No, I am afraid I will not.
Finally, I thank my right hon. Friend the Member for Chelsea and Fulham (Greg Hands); my hon. Friends the Members for Chichester (Gillian Keegan) and for Gloucester (Richard Graham); and the hon. Members for Swansea West (Geraint Davies), for Nottingham East (Mr Leslie) and for Bath (Wera Hobhouse) for their contributions to the debate.
Question put and agreed to.
New clause 12 accordingly read a Second time, and added to the Bill.
New Clause 13
Reporting requirement not to apply in exceptional cases
“(1) Section (Report on proposed free trade agreement) does not apply to a free trade agreement if a Minister of the Crown is of the opinion that, exceptionally, the agreement needs to be ratified without laying before Parliament a report which meets the requirements of subsection (3) of that section.
(2) If a Minister determines that a free trade agreement is to be ratified without laying before Parliament a report which meets the requirements of section (Report on proposed free trade agreement)(3), the Minister must, as soon as practicable after the agreement is ratified, lay before Parliament—
(a) a report which meets those requirements, and
(b) a statement indicating that the Minister is of the opinion mentioned in subsection (1) and explaining why.”—(George Hollingbery.)
See Member’s explanatory statement for NC12.
Brought up, read the First and Second time, and added to the Bill.
New Clause 14
Report to be laid with regulations under section 2(1)
“(1) This section applies where a Minister of the Crown proposes to make regulations under section 2(1) for the purpose of implementing a free trade agreement to which the United Kingdom and another signatory (or other signatories) are signatories.

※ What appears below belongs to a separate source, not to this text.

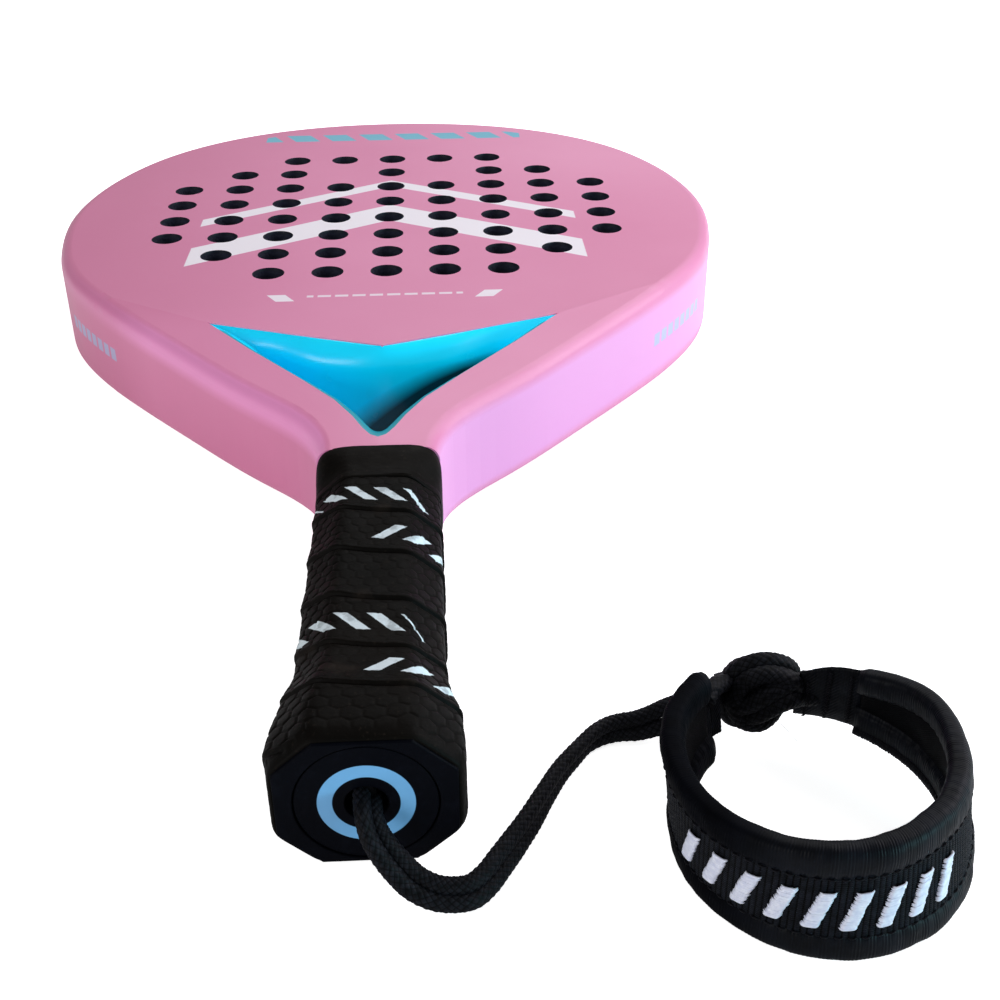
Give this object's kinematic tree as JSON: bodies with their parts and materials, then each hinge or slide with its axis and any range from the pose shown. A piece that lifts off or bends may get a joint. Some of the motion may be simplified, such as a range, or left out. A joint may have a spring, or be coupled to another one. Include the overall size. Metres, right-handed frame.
{
  "type": "padel racket",
  "caption": "Teardrop padel racket with drilled face, open throat, wrapped octagonal handle and a padded wristband on a doubled cord from the butt.",
  "frame": {"origin": "centre of the butt's end face, on the handle's axis", "axes": "+X to the right seen from the butt with the front face up; +Y along the racket from butt to tip; +Z out of the front face. The racket lies on its back face, so the table is at z = -0.01846."},
  "size_m": [0.257, 0.4848, 0.037],
  "materials": {
    "pink_lacquer": "satin pink lacquer over a carbon and glass fibre shell, with white and pale blue print",
    "cyan_gloss": "glossy cyan paint",
    "core_foam": "dark navy EVA foam with a fine cell texture",
    "handle_foam": "rigid polyurethane foam",
    "cap_plastic": "moulded blue-black plastic, faintly grained",
    "steel_pin": "plain drawn steel",
    "cushion_grip": "perforated cushion grip, hidden under the wrap",
    "black_grip": "tacky black polyurethane wrap with an embossed hexagonal texture",
    "braided_cord": "black braided cord with a slight sheen",
    "band_pad": "black foam pad in knitted cover",
    "band_lining": "smooth black lining",
    "ribbed_webbing": "black webbing with upright ribs",
    "satin_binding": "black satin binding with fine cross ribs",
    "white_thread": "white satin-stitch thread",
    "black_thread": "black bar-tack thread"
  },
  "bodies": {
    "racket": {"frame_tube": "pink_lacquer", "front_face_sheet": "pink_lacquer", "back_face_sheet": "pink_lacquer", "foam_core": "core_foam", "throat_bridge": "pink_lacquer", "throat_liner": "cyan_gloss", "pallet_front": "handle_foam", "pallet_back": "handle_foam", "butt_cap": "cap_plastic", "cap_disc": "cap_plastic", "cord_crossbar": "steel_pin", "base_grip": "cushion_grip", "overgrip": "black_grip", "grip_collar": "black_grip", "cord_bight": "braided_cord"},
    "cord_neck": {"cord_neck": "braided_cord"},
    "cord_run_1": {"cord_run_1": "braided_cord"},
    "cord_run_2": {"cord_run_2": "braided_cord"},
    "cord_run_3": {"cord_run_3": "braided_cord"},
    "knot": {"cord_knot": "braided_cord"},
    "wristband": {"band_foam": "band_pad", "band_lining": "band_lining", "band_webbing": "ribbed_webbing", "band_bottom_binding": "satin_binding", "band_top_binding": "satin_binding", "band_embroidery": "white_thread", "band_tab_right": "satin_binding", "band_tab_left": "satin_binding", "tab_stitching": "black_thread"}
  },
  "joints": [
    {"name": "cord_swing", "type": "hinge", "parent": "racket", "child": "cord_neck", "pos_m": [0.0006, -0.0034, 0], "axis": [0, 0, 1], "range_deg": [-70, 5]},
    {"name": "cord_lift", "type": "hinge", "parent": "cord_neck", "child": "cord_run_1", "pos_m": [0.01, -0.0132, -0.0153], "axis": [0, -1, 0], "range_deg": [0, 35]},
    {"name": "cord_bend_1", "type": "hinge", "parent": "cord_run_1", "child": "cord_run_2", "pos_m": [0.0276, -0.0054, -0.0153], "axis": [0, 0, -1], "range_deg": [-20, 30]},
    {"name": "cord_bend_2", "type": "hinge", "parent": "cord_run_2", "child": "cord_run_3", "pos_m": [0.0486, 0.0344, -0.0153], "axis": [0, 0, 1], "range_deg": [-30, 30]},
    {"name": "knot_swivel", "type": "hinge", "parent": "cord_run_3", "child": "knot", "pos_m": [0.077, 0.0405, -0.01], "axis": [0, 0, -1], "range_deg": [-25, 20]},
    {"name": "band_lift", "type": "hinge", "parent": "knot", "child": "wristband", "pos_m": [0.09, 0.037, -0.006], "axis": [-1, 0, 0], "range_deg": [-15, 70]}
  ]
}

(2) A draft of the statutory instrument containing the regulations may not be laid before Parliament unless, at least 10 Commons sitting days before the draft is laid, a Minister of the Crown has laid before Parliament a report which gives details of, and explains the reasons for, any significant differences between—
(a) the trade-related provisions of the free trade agreement to which the United Kingdom and the other signatory (or other signatories) are signatories, and
(b) the trade-related provisions of the existing free trade agreement.

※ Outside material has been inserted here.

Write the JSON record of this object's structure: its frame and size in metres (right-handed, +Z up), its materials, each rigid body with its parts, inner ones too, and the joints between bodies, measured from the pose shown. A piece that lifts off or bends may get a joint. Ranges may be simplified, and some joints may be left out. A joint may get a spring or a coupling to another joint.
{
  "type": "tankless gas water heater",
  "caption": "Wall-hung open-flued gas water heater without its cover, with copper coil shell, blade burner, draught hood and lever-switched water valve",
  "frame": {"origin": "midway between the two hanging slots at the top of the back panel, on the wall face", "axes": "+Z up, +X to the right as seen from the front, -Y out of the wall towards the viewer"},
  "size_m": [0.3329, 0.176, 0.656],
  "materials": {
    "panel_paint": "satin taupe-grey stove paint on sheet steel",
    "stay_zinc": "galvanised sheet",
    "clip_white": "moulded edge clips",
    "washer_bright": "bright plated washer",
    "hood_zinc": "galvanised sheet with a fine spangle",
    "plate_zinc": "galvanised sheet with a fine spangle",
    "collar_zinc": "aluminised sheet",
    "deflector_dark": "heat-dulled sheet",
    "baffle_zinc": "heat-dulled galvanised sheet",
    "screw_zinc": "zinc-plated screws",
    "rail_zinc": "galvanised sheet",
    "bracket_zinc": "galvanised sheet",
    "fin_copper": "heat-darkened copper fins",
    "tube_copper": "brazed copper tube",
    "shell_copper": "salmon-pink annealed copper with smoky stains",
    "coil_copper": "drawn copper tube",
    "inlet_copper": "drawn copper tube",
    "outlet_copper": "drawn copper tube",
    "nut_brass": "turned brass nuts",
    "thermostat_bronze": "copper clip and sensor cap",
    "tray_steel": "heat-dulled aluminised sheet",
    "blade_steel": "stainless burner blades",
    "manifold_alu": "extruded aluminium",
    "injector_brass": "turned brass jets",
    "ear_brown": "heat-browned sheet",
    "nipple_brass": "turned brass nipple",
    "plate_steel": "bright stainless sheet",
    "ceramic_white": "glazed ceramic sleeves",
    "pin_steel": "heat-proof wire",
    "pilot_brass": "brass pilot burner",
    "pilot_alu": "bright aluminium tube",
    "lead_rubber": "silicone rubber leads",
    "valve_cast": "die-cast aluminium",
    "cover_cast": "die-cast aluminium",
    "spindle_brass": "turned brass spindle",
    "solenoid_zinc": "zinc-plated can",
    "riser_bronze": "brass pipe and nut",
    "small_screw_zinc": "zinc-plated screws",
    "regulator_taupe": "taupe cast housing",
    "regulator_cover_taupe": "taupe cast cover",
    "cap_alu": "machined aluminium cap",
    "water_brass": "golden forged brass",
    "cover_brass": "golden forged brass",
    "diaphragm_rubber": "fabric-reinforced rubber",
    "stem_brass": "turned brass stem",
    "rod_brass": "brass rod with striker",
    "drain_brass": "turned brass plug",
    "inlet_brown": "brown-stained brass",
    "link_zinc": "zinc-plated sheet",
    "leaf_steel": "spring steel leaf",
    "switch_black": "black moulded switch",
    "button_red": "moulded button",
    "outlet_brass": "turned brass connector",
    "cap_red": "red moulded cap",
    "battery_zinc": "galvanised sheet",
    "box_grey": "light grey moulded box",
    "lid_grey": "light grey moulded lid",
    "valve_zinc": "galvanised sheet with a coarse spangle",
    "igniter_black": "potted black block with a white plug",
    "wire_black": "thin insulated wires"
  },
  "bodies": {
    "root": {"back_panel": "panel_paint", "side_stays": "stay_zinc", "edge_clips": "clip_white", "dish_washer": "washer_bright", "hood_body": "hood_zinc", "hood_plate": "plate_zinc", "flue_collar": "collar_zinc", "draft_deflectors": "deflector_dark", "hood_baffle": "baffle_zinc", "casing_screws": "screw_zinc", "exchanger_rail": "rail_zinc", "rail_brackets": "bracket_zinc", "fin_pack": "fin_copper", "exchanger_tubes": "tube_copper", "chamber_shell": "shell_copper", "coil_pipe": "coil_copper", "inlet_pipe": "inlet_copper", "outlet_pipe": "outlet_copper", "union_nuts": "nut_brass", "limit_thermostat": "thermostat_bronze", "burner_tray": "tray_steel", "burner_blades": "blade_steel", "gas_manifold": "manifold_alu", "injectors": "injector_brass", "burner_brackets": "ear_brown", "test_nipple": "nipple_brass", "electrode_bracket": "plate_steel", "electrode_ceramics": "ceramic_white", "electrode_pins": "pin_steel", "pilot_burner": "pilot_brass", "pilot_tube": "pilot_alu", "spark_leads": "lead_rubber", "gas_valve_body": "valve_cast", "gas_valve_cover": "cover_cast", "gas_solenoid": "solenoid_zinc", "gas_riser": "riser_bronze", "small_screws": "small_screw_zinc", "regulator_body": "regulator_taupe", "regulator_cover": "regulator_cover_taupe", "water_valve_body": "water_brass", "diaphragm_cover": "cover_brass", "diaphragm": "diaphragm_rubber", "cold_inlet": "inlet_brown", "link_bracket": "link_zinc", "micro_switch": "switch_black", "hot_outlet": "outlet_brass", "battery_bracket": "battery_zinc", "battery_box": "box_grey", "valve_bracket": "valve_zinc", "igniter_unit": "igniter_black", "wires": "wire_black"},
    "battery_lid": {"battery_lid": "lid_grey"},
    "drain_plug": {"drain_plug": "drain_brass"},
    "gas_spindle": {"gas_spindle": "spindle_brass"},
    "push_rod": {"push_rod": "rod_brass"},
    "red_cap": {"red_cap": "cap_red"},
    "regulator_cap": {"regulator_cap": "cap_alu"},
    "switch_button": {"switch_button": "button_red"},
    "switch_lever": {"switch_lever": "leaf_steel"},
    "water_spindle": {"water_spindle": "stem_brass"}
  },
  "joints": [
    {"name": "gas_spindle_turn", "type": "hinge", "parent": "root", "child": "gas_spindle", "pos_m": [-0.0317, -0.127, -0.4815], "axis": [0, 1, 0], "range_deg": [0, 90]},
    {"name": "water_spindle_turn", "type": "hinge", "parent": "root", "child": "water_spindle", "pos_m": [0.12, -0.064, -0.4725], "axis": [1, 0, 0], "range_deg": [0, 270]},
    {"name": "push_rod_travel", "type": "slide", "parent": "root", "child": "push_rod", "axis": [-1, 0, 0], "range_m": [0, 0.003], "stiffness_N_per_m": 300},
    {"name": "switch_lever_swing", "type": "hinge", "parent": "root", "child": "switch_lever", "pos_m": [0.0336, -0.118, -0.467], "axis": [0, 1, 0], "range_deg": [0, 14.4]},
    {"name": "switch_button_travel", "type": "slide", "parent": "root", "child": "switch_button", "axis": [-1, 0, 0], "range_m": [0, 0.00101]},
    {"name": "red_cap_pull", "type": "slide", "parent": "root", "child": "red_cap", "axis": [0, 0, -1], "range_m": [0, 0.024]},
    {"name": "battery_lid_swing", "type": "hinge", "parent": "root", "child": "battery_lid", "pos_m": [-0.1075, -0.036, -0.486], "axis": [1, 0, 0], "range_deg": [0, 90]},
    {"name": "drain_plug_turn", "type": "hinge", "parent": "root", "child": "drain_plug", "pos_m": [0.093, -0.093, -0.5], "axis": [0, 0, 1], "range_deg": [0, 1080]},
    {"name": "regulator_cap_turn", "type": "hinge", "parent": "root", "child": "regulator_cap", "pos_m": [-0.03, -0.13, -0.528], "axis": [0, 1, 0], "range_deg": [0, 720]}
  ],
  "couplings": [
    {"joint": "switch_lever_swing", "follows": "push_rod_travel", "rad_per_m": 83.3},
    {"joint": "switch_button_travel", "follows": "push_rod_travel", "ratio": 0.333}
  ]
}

(3) Subsection (2) does not apply if, at least 10 Commons sitting days before a draft of the statutory instrument containing the regulations is laid, a report in relation to the agreement has been laid before Parliament under section (Report on proposed free trade agreement)(3).
(4) In this section—
‘Commons sitting day’ means a day on which the House of Commons begins to sit;
‘the existing free trade agreement’ means the free trade agreement to which the European Union and the other signatory (or other signatories)—
(a) were signatories immediately before exit day, or
(b) where the report is laid before Parliament before exit day, are signatories on the day the report is laid before Parliament;
the ‘trade-related provisions’ of a free trade agreement are the provisions of the agreement that mainly relate to trade.”—(George Hollingbery.)
This new clause requires a Minister to lay a report before Parliament at least 10 Commons sitting days before regulations implementing a new free trade agreement are laid in draft under clause 2(1). The report is required to explain any significant differences between the new agreement and the existing agreement with the EU. The duty to lay a report does not apply if a report on the agreement has already been laid under NC12.

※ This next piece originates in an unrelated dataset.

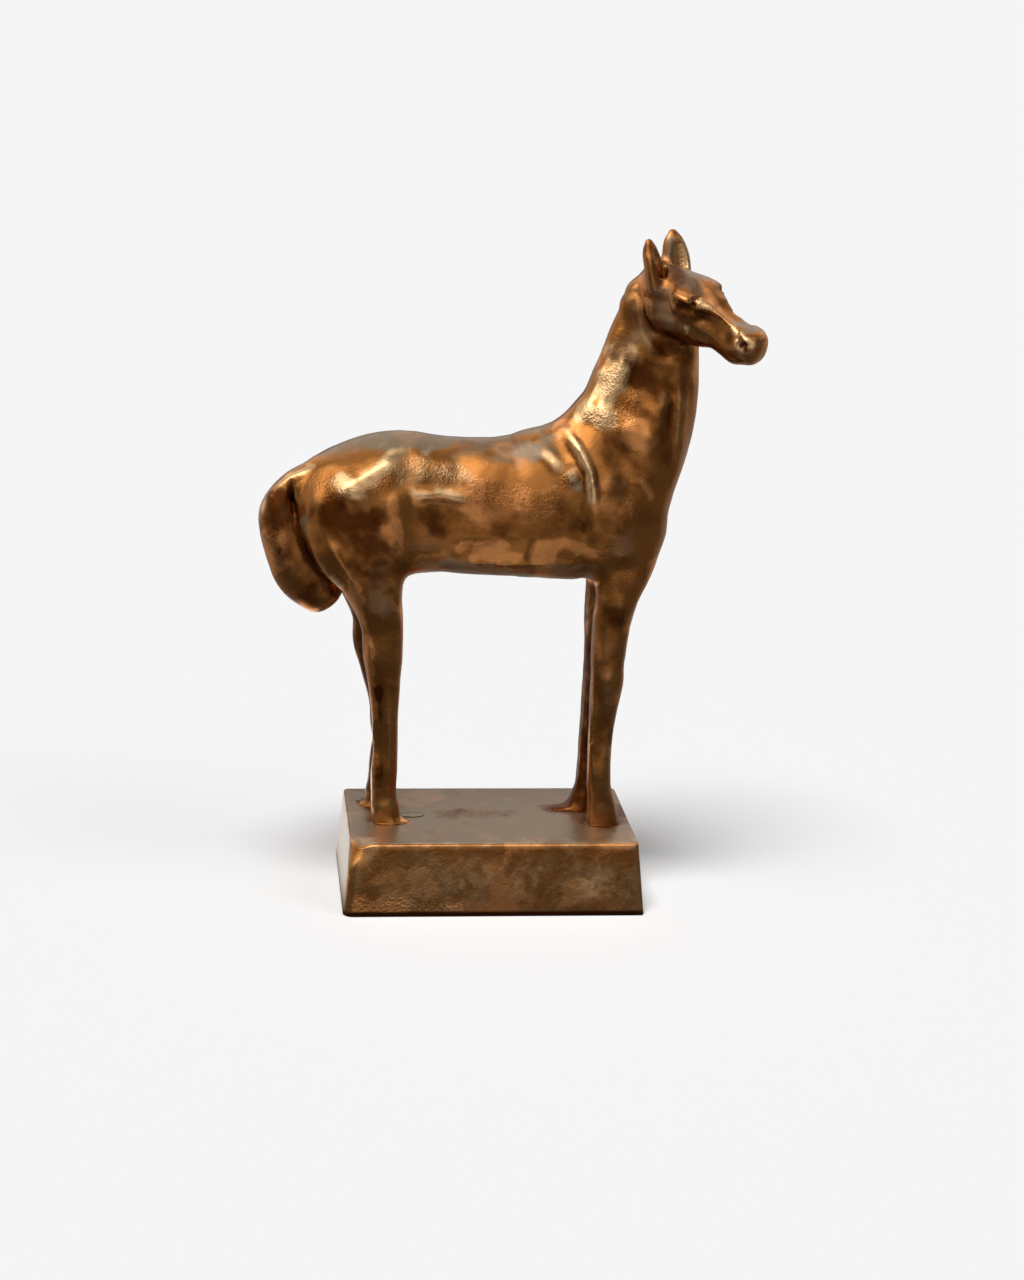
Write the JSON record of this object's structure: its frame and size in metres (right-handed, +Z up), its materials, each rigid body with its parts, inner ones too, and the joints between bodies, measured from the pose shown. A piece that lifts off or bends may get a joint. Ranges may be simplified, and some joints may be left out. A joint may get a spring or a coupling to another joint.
{
  "type": "horse sculpture",
  "caption": "Small cast bronze horse standing on a low tapered plinth, its head turned to one side and its tail hanging clear of the thighs.",
  "frame": {"origin": "centre of the plinth's underside", "axes": "+Z up, +X the way the horse stands facing, +Y to the horse's left; its head turns towards -Y"},
  "size_m": [0.1459, 0.0614, 0.2019],
  "materials": {
    "bronze": "polished sand-cast bronze with a brown patina left in the hollows"
  },
  "bodies": {
    "root": {"horse_and_plinth": "bronze"}
  },
  "joints": []
}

Brought up, read the First and Second time, and added to the Bill.
New Clause 3
Free trade agreements: Parliamentary scrutiny and consent
“(1) The Secretary of State shall not commence negotiations relating to a free trade agreement unless—
(a) a Minister of the Crown has laid before Parliament a sustainability impact assessment conducted by a credible body independent of government following consultation with—
(i) each devolved authority,
(ii) public bodies, businesses, trade unions and non-governmental organisations which, in the opinion of the Minister, have a relevant interest, and
(iii) the public,
and the assessment shall include both qualitative and quantitative assessments of the potential impacts of the proposed trade agreement, including social, economic, environmental, gender, human rights, labour, development and regional impacts,
(b) a Minister of the Crown has laid before Parliament a draft of a negotiating mandate relating to the proposed trade agreement, setting out—
(i) all fields and sectors to be included in the proposed negotiations,
(ii) the principles to underpin the proposed negotiations,
(iii) any limits on the proposed negotiations, and
(iv) the desired outcomes from the proposed negotiations, and
(c) the House of Commons has approved by resolution a motion, drafted in terms which permit amendment, setting out a proposed negotiating mandate and authorising the Secretary of State to enter negotiations on the proposed trade agreement on the basis of that mandate, and the House of Lords has approved a resolution in the same terms as that approved by the House of Commons.
(2) The United Kingdom may not become a signatory to a free trade agreement unless—
(a) during the course of the negotiations, the text of the trade agreement as so far agreed or consolidated has been made publicly available within ten working days of the close of each negotiating round,
(b) between each round of negotiations, all documents relating to the negotiations have been made available for scrutiny by select committees in both Houses of Parliament,
(c) upon conclusion of the negotiations, the House of Commons has approved by resolution a motion, drafted in terms which permit amendment, setting out the text of the trade agreement as negotiated and authorising the Secretary of State to sign the proposed agreement, and the House of Lords has approved a resolution in the same terms as that approved by the House of Commons, and
(d) the text of the trade agreement includes provision for a review of the operation and impacts of the agreement no later than ten years after the day on which the agreement comes into force.”—(Caroline Lucas.)
This new clause would ensure that all new free trade agreements are subject to parliamentary scrutiny and consent.
Brought up, and read the First time.
Question put, That the clause be read a Second time.